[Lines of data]
━━━━

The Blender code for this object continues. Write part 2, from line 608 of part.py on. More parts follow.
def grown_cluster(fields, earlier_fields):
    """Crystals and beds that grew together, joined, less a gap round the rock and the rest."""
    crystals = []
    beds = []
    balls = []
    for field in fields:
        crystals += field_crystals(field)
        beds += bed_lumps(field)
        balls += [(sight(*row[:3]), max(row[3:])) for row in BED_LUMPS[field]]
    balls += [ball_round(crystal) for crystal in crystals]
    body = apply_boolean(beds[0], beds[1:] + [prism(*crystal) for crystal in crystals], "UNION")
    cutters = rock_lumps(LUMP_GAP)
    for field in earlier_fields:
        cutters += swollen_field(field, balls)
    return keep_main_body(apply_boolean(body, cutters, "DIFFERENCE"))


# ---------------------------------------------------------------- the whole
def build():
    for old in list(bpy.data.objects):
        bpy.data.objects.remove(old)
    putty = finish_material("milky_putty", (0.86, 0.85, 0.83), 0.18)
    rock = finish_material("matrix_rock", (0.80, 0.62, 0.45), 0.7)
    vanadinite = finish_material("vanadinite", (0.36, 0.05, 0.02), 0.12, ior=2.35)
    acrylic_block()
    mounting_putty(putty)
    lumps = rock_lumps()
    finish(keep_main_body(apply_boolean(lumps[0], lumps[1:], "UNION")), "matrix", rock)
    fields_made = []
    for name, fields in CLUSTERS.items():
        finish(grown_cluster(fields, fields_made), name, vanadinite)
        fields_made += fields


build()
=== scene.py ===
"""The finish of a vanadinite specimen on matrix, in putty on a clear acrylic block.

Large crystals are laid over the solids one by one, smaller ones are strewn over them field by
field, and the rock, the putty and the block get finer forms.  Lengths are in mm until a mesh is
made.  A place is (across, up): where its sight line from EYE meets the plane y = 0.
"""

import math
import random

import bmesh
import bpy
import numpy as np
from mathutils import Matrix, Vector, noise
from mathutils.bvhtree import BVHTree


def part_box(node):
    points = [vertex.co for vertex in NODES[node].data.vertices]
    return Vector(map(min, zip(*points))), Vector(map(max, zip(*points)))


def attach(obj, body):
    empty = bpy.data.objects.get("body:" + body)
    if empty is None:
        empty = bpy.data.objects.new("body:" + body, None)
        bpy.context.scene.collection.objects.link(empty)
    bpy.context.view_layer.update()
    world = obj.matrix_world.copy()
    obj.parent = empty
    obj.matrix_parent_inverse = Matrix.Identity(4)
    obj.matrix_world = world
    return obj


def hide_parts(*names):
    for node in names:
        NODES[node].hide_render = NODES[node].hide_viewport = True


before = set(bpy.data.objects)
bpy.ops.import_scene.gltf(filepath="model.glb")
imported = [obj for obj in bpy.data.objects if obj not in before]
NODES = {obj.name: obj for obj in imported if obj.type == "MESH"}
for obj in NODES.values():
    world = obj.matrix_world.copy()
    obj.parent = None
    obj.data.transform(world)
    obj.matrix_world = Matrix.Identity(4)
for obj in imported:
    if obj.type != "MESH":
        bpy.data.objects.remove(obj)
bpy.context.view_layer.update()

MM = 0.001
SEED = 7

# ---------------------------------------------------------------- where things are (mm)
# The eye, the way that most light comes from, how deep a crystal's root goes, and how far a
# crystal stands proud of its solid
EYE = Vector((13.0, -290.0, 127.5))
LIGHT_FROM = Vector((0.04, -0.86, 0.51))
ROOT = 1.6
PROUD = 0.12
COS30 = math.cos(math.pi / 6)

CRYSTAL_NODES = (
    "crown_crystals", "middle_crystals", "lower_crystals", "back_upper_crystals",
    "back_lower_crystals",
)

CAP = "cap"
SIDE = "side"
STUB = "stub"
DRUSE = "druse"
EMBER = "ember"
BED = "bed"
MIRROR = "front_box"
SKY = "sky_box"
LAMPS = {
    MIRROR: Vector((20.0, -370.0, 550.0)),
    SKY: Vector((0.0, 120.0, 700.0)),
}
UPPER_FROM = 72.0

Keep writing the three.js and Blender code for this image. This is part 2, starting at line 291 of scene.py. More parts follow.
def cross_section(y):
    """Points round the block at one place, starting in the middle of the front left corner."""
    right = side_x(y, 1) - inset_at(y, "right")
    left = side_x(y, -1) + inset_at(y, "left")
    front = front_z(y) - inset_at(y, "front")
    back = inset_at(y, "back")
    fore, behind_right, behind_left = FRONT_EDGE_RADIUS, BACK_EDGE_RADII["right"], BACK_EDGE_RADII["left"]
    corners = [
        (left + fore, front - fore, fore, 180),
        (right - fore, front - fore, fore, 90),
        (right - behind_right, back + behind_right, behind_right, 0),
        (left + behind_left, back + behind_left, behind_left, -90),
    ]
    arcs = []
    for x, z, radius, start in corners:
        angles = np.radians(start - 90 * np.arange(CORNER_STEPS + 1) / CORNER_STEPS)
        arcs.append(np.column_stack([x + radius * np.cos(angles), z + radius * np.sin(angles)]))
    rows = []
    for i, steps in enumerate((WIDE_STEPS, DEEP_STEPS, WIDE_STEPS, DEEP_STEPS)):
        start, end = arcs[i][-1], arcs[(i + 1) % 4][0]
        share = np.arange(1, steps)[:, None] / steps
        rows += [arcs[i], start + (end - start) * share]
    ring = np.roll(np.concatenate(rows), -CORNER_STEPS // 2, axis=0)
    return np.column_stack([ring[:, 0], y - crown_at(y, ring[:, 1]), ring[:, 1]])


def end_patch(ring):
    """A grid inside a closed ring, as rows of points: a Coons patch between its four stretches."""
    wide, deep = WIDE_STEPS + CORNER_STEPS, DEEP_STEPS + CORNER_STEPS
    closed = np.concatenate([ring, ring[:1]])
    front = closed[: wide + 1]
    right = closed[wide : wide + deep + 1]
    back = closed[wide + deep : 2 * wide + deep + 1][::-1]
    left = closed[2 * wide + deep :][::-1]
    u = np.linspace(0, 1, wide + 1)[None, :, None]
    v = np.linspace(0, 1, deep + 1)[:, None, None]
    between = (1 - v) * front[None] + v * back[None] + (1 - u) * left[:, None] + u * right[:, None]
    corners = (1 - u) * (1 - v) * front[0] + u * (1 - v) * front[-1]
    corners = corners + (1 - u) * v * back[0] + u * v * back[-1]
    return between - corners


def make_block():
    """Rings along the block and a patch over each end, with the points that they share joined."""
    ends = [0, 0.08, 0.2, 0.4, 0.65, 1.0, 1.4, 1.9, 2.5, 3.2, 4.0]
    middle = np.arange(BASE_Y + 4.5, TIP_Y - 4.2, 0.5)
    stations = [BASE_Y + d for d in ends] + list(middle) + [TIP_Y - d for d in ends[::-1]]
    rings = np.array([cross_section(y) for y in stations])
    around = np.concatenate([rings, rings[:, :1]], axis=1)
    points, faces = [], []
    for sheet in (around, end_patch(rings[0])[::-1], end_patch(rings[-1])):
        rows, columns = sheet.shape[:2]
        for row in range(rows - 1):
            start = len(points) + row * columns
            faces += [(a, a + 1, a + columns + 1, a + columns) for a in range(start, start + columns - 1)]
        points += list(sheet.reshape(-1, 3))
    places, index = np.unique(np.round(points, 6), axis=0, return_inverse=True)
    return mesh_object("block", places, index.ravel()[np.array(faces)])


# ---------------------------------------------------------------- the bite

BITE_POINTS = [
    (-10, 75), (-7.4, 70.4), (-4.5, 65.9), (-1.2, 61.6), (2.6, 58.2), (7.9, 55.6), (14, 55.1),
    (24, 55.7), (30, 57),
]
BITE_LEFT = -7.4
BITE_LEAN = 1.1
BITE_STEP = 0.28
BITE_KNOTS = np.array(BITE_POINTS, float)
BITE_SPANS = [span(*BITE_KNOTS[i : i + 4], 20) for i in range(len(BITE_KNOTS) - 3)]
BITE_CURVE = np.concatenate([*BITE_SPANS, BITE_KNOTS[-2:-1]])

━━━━

Task directions: Only the lines from the line with "balls += [ball_round(crystal)" to the line with "before = set(bpy.data.objects)", inclusive, are to be printed, exactly as they appear.

Task response:
    balls += [ball_round(crystal) for crystal in crystals]
    body = apply_boolean(beds[0], beds[1:] + [prism(*crystal) for crystal in crystals], "UNION")
    cutters = rock_lumps(LUMP_GAP)
    for field in earlier_fields:
        cutters += swollen_field(field, balls)
    return keep_main_body(apply_boolean(body, cutters, "DIFFERENCE"))


# ---------------------------------------------------------------- the whole
def build():
    for old in list(bpy.data.objects):
        bpy.data.objects.remove(old)
    putty = finish_material("milky_putty", (0.86, 0.85, 0.83), 0.18)
    rock = finish_material("matrix_rock", (0.80, 0.62, 0.45), 0.7)
    vanadinite = finish_material("vanadinite", (0.36, 0.05, 0.02), 0.12, ior=2.35)
    acrylic_block()
    mounting_putty(putty)
    lumps = rock_lumps()
    finish(keep_main_body(apply_boolean(lumps[0], lumps[1:], "UNION")), "matrix", rock)
    fields_made = []
    for name, fields in CLUSTERS.items():
        finish(grown_cluster(fields, fields_made), name, vanadinite)
        fields_made += fields


build()
=== scene.py ===
"""The finish of a vanadinite specimen on matrix, in putty on a clear acrylic block.

Large crystals are laid over the solids one by one, smaller ones are strewn over them field by
field, and the rock, the putty and the block get finer forms.  Lengths are in mm until a mesh is
made.  A place is (across, up): where its sight line from EYE meets the plane y = 0.
"""

import math
import random

import bmesh
import bpy
import numpy as np
from mathutils import Matrix, Vector, noise
from mathutils.bvhtree import BVHTree


def part_box(node):
    points = [vertex.co for vertex in NODES[node].data.vertices]
    return Vector(map(min, zip(*points))), Vector(map(max, zip(*points)))


def attach(obj, body):
    empty = bpy.data.objects.get("body:" + body)
    if empty is None:
        empty = bpy.data.objects.new("body:" + body, None)
        bpy.context.scene.collection.objects.link(empty)
    bpy.context.view_layer.update()
    world = obj.matrix_world.copy()
    obj.parent = empty
    obj.matrix_parent_inverse = Matrix.Identity(4)
    obj.matrix_world = world
    return obj


def hide_parts(*names):
    for node in names:
        NODES[node].hide_render = NODES[node].hide_viewport = True


before = set(bpy.data.objects)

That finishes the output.